▶ **DATA LINES**:

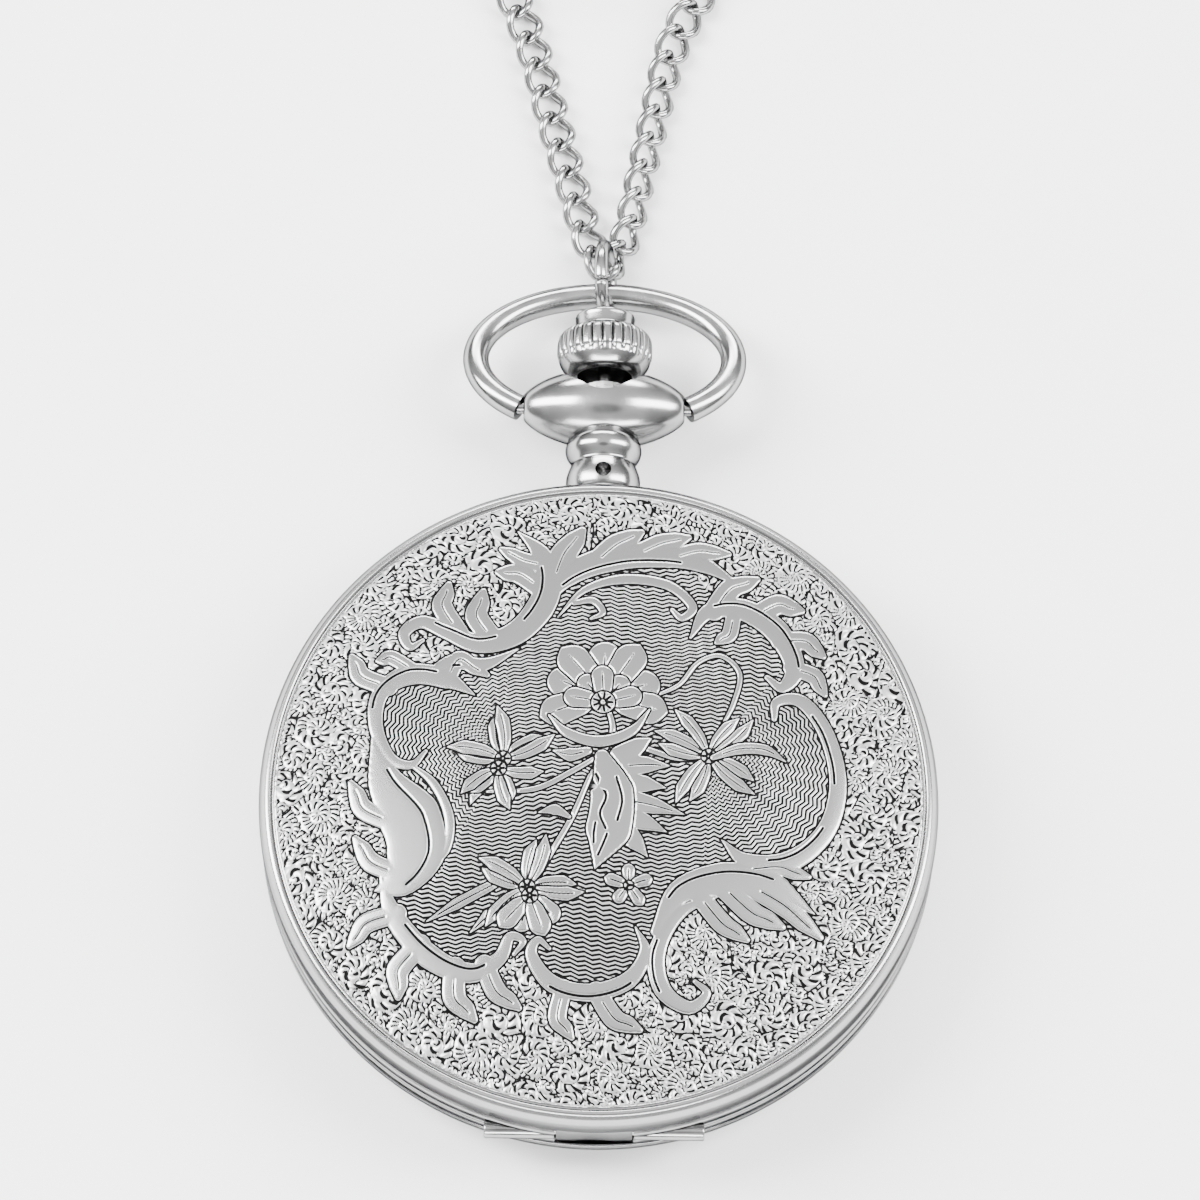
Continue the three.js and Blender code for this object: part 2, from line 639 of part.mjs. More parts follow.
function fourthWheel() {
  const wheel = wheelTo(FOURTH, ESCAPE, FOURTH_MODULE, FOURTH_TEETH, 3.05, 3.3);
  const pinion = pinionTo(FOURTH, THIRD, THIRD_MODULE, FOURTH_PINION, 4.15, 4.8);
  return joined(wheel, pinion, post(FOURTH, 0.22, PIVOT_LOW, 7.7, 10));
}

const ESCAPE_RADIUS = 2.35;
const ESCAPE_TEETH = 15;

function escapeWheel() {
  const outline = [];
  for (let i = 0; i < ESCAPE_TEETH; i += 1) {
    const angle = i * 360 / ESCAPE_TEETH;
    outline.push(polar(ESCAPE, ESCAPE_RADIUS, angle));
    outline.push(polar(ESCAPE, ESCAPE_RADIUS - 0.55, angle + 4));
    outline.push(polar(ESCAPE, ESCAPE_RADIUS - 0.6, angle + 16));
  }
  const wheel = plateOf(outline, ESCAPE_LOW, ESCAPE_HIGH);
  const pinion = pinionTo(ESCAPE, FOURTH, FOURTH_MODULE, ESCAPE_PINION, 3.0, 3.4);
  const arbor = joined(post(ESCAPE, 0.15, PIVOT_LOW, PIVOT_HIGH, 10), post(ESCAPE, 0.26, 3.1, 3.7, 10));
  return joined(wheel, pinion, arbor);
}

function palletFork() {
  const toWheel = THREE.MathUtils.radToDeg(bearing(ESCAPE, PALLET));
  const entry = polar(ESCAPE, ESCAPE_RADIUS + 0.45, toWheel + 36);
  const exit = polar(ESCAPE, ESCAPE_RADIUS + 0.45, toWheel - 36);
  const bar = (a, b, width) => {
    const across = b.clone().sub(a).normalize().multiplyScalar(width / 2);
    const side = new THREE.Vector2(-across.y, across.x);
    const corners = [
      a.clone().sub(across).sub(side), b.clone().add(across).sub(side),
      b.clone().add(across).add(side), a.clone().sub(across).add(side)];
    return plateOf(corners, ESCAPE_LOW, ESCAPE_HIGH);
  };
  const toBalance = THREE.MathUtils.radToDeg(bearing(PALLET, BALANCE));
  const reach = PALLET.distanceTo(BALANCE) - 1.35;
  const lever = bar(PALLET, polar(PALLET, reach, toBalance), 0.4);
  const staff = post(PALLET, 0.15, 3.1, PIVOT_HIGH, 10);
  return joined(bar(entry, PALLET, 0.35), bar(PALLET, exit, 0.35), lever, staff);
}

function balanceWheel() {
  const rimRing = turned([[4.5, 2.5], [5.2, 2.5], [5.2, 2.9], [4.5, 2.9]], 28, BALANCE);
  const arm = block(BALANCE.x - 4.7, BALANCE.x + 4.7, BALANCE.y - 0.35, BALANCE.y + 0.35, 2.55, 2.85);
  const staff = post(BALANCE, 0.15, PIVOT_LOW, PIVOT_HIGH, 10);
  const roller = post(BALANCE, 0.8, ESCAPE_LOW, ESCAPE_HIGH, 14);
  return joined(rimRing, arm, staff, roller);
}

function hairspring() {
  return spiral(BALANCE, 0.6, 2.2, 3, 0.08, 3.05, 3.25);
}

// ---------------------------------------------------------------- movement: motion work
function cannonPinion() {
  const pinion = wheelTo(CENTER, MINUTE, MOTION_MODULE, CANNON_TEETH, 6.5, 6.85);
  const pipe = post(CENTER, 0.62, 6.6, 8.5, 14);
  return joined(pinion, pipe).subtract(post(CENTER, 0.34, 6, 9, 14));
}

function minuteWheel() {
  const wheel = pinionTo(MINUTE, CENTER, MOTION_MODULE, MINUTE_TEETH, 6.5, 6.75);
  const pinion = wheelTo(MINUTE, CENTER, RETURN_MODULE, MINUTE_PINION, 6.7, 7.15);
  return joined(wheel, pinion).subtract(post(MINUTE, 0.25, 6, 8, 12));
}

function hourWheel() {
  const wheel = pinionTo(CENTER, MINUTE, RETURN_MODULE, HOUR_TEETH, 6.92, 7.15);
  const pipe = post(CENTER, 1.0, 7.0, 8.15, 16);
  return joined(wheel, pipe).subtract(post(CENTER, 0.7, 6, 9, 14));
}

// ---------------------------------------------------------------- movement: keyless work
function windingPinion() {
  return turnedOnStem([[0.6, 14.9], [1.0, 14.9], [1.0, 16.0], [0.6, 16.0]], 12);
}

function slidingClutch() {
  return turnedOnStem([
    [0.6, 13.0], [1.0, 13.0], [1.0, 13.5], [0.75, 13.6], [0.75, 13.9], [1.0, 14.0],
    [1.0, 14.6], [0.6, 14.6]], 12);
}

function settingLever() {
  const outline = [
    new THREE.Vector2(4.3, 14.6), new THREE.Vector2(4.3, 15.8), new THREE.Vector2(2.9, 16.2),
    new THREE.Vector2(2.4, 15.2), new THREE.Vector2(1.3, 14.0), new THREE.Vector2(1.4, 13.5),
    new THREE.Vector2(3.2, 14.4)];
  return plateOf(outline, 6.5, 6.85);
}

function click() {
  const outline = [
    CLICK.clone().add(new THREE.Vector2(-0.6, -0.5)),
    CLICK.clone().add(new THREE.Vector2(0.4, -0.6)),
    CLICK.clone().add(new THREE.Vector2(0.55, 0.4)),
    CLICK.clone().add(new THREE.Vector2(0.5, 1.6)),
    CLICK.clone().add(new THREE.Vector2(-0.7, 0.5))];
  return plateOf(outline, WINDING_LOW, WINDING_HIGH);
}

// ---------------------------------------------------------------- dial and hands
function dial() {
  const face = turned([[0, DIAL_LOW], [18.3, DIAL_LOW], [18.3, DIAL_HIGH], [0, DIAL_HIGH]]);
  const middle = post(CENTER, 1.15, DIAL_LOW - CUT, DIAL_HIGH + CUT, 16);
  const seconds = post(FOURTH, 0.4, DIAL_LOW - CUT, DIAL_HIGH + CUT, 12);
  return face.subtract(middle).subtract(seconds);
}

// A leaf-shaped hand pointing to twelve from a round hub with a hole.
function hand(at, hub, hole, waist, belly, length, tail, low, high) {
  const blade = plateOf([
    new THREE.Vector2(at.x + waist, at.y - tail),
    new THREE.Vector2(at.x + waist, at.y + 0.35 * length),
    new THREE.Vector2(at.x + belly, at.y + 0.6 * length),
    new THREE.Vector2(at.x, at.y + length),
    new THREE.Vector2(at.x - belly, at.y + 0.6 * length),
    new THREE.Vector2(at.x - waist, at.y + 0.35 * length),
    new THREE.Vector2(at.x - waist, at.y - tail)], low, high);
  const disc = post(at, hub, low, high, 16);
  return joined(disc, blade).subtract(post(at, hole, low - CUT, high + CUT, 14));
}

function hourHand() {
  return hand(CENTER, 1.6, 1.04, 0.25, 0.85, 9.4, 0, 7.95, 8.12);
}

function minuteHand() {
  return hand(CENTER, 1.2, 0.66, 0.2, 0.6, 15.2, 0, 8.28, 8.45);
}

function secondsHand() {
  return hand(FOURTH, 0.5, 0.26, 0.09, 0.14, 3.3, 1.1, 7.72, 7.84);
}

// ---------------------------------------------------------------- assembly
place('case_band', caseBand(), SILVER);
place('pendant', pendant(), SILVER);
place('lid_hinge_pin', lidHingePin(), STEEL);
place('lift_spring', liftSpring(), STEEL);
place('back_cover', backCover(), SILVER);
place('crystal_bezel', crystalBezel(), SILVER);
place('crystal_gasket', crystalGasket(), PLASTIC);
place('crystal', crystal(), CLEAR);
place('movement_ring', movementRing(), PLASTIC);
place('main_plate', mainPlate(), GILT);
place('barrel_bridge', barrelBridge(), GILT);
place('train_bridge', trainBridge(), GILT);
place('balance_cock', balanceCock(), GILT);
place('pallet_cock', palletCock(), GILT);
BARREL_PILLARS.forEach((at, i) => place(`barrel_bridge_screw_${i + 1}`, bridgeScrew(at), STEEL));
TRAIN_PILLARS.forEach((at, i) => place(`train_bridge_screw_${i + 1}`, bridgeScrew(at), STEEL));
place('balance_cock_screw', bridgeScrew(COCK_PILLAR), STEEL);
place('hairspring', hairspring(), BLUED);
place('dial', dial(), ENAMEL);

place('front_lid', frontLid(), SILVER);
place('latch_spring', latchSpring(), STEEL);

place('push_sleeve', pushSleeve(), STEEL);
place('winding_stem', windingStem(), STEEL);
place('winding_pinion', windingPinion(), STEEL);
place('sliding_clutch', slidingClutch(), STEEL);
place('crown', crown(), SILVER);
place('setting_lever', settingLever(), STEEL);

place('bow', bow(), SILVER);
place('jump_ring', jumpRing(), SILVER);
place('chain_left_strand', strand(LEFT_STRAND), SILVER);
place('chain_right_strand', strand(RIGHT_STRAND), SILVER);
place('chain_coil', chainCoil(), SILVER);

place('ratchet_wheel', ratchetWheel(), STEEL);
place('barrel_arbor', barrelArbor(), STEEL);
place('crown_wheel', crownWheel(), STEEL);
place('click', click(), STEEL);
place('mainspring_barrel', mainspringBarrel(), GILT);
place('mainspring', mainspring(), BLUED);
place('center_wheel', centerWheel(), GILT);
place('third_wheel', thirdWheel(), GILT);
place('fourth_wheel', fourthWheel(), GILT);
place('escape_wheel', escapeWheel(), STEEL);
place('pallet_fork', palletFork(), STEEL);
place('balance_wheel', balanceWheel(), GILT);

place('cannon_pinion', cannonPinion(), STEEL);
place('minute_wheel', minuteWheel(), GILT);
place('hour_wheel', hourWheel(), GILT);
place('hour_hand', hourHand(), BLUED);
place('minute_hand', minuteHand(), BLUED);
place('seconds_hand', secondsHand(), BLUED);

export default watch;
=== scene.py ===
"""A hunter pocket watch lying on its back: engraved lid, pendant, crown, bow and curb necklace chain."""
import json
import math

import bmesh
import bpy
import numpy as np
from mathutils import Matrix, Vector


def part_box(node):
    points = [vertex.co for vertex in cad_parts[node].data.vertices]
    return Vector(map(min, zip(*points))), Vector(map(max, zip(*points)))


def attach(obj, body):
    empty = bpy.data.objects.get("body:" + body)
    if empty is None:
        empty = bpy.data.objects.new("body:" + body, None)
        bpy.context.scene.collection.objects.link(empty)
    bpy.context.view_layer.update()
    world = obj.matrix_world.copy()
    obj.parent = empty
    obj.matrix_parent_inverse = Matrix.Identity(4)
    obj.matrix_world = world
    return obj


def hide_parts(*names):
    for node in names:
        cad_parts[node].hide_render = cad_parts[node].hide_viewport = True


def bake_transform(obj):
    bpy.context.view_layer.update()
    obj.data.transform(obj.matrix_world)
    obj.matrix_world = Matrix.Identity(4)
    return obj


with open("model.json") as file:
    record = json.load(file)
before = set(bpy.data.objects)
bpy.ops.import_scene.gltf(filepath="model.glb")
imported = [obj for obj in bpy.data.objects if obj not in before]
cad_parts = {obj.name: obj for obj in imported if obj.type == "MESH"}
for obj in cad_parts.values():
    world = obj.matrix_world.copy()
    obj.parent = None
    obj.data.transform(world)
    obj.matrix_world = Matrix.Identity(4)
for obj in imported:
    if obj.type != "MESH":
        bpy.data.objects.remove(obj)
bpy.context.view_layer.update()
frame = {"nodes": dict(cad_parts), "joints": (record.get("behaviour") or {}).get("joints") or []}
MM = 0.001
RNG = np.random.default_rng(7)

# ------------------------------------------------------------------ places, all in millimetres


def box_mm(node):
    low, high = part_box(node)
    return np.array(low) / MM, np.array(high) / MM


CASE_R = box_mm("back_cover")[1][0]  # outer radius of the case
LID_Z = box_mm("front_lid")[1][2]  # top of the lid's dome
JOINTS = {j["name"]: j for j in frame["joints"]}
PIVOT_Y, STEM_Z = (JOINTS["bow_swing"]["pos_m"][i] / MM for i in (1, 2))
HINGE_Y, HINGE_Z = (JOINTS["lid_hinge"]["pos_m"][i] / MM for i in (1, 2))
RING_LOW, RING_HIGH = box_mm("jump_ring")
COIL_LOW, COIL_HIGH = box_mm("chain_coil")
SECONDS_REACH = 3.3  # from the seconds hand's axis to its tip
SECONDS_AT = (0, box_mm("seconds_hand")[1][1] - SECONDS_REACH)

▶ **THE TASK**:
Exactly and only the lines from the line that contains "place('bow', bow(), SILVER);" through the line that contains "obj.matrix_parent_inverse = Matrix.Identity(4)" are to be repeated as they stand.

▶ **RESULT OF THE EXERCISE**:
place('bow', bow(), SILVER);
place('jump_ring', jumpRing(), SILVER);
place('chain_left_strand', strand(LEFT_STRAND), SILVER);
place('chain_right_strand', strand(RIGHT_STRAND), SILVER);
place('chain_coil', chainCoil(), SILVER);

place('ratchet_wheel', ratchetWheel(), STEEL);
place('barrel_arbor', barrelArbor(), STEEL);
place('crown_wheel', crownWheel(), STEEL);
place('click', click(), STEEL);
place('mainspring_barrel', mainspringBarrel(), GILT);
place('mainspring', mainspring(), BLUED);
place('center_wheel', centerWheel(), GILT);
place('third_wheel', thirdWheel(), GILT);
place('fourth_wheel', fourthWheel(), GILT);
place('escape_wheel', escapeWheel(), STEEL);
place('pallet_fork', palletFork(), STEEL);
place('balance_wheel', balanceWheel(), GILT);

place('cannon_pinion', cannonPinion(), STEEL);
place('minute_wheel', minuteWheel(), GILT);
place('hour_wheel', hourWheel(), GILT);
place('hour_hand', hourHand(), BLUED);
place('minute_hand', minuteHand(), BLUED);
place('seconds_hand', secondsHand(), BLUED);

export default watch;
=== scene.py ===
"""A hunter pocket watch lying on its back: engraved lid, pendant, crown, bow and curb necklace chain."""
import json
import math

import bmesh
import bpy
import numpy as np
from mathutils import Matrix, Vector


def part_box(node):
    points = [vertex.co for vertex in cad_parts[node].data.vertices]
    return Vector(map(min, zip(*points))), Vector(map(max, zip(*points)))


def attach(obj, body):
    empty = bpy.data.objects.get("body:" + body)
    if empty is None:
        empty = bpy.data.objects.new("body:" + body, None)
        bpy.context.scene.collection.objects.link(empty)
    bpy.context.view_layer.update()
    world = obj.matrix_world.copy()
    obj.parent = empty
    obj.matrix_parent_inverse = Matrix.Identity(4)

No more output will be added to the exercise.